#### Task brief
Output every record below exactly as it appears.

— begin —

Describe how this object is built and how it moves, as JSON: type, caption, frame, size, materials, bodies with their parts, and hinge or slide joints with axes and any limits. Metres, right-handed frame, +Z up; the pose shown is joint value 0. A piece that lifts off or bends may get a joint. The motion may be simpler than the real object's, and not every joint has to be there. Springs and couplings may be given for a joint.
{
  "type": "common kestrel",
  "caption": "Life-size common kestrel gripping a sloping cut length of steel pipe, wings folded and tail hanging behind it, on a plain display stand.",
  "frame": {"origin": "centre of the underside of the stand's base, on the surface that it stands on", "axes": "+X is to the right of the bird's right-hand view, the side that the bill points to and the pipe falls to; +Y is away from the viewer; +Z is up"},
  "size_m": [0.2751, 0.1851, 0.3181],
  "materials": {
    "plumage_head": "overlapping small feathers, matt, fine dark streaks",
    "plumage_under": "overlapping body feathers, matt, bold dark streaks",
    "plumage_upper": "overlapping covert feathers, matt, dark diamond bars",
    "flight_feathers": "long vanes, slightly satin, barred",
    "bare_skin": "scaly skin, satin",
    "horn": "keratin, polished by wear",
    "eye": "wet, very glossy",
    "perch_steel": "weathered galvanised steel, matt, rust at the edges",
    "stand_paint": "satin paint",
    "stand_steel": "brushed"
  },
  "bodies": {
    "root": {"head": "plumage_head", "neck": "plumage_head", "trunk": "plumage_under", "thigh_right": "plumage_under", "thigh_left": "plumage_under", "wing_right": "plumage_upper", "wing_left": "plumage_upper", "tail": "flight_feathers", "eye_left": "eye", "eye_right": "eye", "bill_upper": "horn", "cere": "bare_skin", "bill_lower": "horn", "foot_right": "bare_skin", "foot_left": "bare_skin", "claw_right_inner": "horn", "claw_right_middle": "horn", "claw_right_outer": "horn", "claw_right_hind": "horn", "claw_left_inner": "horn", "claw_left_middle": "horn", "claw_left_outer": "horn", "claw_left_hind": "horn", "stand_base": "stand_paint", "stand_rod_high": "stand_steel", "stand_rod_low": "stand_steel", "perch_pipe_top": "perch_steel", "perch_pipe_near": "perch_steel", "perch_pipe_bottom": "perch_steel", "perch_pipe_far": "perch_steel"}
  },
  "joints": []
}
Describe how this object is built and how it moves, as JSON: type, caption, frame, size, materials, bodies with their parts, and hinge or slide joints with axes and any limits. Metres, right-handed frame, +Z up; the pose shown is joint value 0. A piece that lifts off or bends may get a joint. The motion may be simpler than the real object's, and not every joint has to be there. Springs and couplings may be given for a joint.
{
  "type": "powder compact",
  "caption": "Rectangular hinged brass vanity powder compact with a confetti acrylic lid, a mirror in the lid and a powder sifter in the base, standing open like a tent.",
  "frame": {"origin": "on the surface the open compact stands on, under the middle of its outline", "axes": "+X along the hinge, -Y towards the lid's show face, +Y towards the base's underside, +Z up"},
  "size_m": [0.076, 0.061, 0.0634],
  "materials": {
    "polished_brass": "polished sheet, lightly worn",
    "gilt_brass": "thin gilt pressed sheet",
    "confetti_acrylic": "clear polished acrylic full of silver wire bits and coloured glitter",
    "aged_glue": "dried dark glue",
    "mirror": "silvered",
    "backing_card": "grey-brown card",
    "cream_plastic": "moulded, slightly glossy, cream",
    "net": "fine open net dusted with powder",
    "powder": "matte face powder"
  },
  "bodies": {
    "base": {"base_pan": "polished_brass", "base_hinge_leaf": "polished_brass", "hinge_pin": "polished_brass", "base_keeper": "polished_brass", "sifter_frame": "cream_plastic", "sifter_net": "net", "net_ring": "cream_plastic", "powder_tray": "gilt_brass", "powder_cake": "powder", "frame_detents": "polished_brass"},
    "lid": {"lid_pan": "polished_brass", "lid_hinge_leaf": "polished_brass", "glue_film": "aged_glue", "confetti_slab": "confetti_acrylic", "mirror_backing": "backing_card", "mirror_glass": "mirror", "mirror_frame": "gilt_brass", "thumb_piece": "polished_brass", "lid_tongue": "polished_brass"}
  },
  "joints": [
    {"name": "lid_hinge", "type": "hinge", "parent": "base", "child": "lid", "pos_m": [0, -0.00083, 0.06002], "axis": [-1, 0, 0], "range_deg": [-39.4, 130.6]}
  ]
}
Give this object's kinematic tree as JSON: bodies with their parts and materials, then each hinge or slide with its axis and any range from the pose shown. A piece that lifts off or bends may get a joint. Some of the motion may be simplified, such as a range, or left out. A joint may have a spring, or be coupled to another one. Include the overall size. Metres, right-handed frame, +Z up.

— end —

#### Solution to this problem
Describe how this object is built and how it moves, as JSON: type, caption, frame, size, materials, bodies with their parts, and hinge or slide joints with axes and any limits. Metres, right-handed frame, +Z up; the pose shown is joint value 0. A piece that lifts off or bends may get a joint. The motion may be simpler than the real object's, and not every joint has to be there. Springs and couplings may be given for a joint.
{
  "type": "common kestrel",
  "caption": "Life-size common kestrel gripping a sloping cut length of steel pipe, wings folded and tail hanging behind it, on a plain display stand.",
  "frame": {"origin": "centre of the underside of the stand's base, on the surface that it stands on", "axes": "+X is to the right of the bird's right-hand view, the side that the bill points to and the pipe falls to; +Y is away from the viewer; +Z is up"},
  "size_m": [0.2751, 0.1851, 0.3181],
  "materials": {
    "plumage_head": "overlapping small feathers, matt, fine dark streaks",
    "plumage_under": "overlapping body feathers, matt, bold dark streaks",
    "plumage_upper": "overlapping covert feathers, matt, dark diamond bars",
    "flight_feathers": "long vanes, slightly satin, barred",
    "bare_skin": "scaly skin, satin",
    "horn": "keratin, polished by wear",
    "eye": "wet, very glossy",
    "perch_steel": "weathered galvanised steel, matt, rust at the edges",
    "stand_paint": "satin paint",
    "stand_steel": "brushed"
  },
  "bodies": {
    "root": {"head": "plumage_head", "neck": "plumage_head", "trunk": "plumage_under", "thigh_right": "plumage_under", "thigh_left": "plumage_under", "wing_right": "plumage_upper", "wing_left": "plumage_upper", "tail": "flight_feathers", "eye_left": "eye", "eye_right": "eye", "bill_upper": "horn", "cere": "bare_skin", "bill_lower": "horn", "foot_right": "bare_skin", "foot_left": "bare_skin", "claw_right_inner": "horn", "claw_right_middle": "horn", "claw_right_outer": "horn", "claw_right_hind": "horn", "claw_left_inner": "horn", "claw_left_middle": "horn", "claw_left_outer": "horn", "claw_left_hind": "horn", "stand_base": "stand_paint", "stand_rod_high": "stand_steel", "stand_rod_low": "stand_steel", "perch_pipe_top": "perch_steel", "perch_pipe_near": "perch_steel", "perch_pipe_bottom": "perch_steel", "perch_pipe_far": "perch_steel"}
  },
  "joints": []
}
Describe how this object is built and how it moves, as JSON: type, caption, frame, size, materials, bodies with their parts, and hinge or slide joints with axes and any limits. Metres, right-handed frame, +Z up; the pose shown is joint value 0. A piece that lifts off or bends may get a joint. The motion may be simpler than the real object's, and not every joint has to be there. Springs and couplings may be given for a joint.
{
  "type": "powder compact",
  "caption": "Rectangular hinged brass vanity powder compact with a confetti acrylic lid, a mirror in the lid and a powder sifter in the base, standing open like a tent.",
  "frame": {"origin": "on the surface the open compact stands on, under the middle of its outline", "axes": "+X along the hinge, -Y towards the lid's show face, +Y towards the base's underside, +Z up"},
  "size_m": [0.076, 0.061, 0.0634],
  "materials": {
    "polished_brass": "polished sheet, lightly worn",
    "gilt_brass": "thin gilt pressed sheet",
    "confetti_acrylic": "clear polished acrylic full of silver wire bits and coloured glitter",
    "aged_glue": "dried dark glue",
    "mirror": "silvered",
    "backing_card": "grey-brown card",
    "cream_plastic": "moulded, slightly glossy, cream",
    "net": "fine open net dusted with powder",
    "powder": "matte face powder"
  },
  "bodies": {
    "base": {"base_pan": "polished_brass", "base_hinge_leaf": "polished_brass", "hinge_pin": "polished_brass", "base_keeper": "polished_brass", "sifter_frame": "cream_plastic", "sifter_net": "net", "net_ring": "cream_plastic", "powder_tray": "gilt_brass", "powder_cake": "powder", "frame_detents": "polished_brass"},
    "lid": {"lid_pan": "polished_brass", "lid_hinge_leaf": "polished_brass", "glue_film": "aged_glue", "confetti_slab": "confetti_acrylic", "mirror_backing": "backing_card", "mirror_glass": "mirror", "mirror_frame": "gilt_brass", "thumb_piece": "polished_brass", "lid_tongue": "polished_brass"}
  },
  "joints": [
    {"name": "lid_hinge", "type": "hinge", "parent": "base", "child": "lid", "pos_m": [0, -0.00083, 0.06002], "axis": [-1, 0, 0], "range_deg": [-39.4, 130.6]}
  ]
}
Give this object's kinematic tree as JSON: bodies with their parts and materials, then each hinge or slide with its axis and any range from the pose shown. A piece that lifts off or bends may get a joint. Some of the motion may be simplified, such as a range, or left out. A joint may have a spring, or be coupled to another one. Include the overall size. Metres, right-handed frame, +Z up.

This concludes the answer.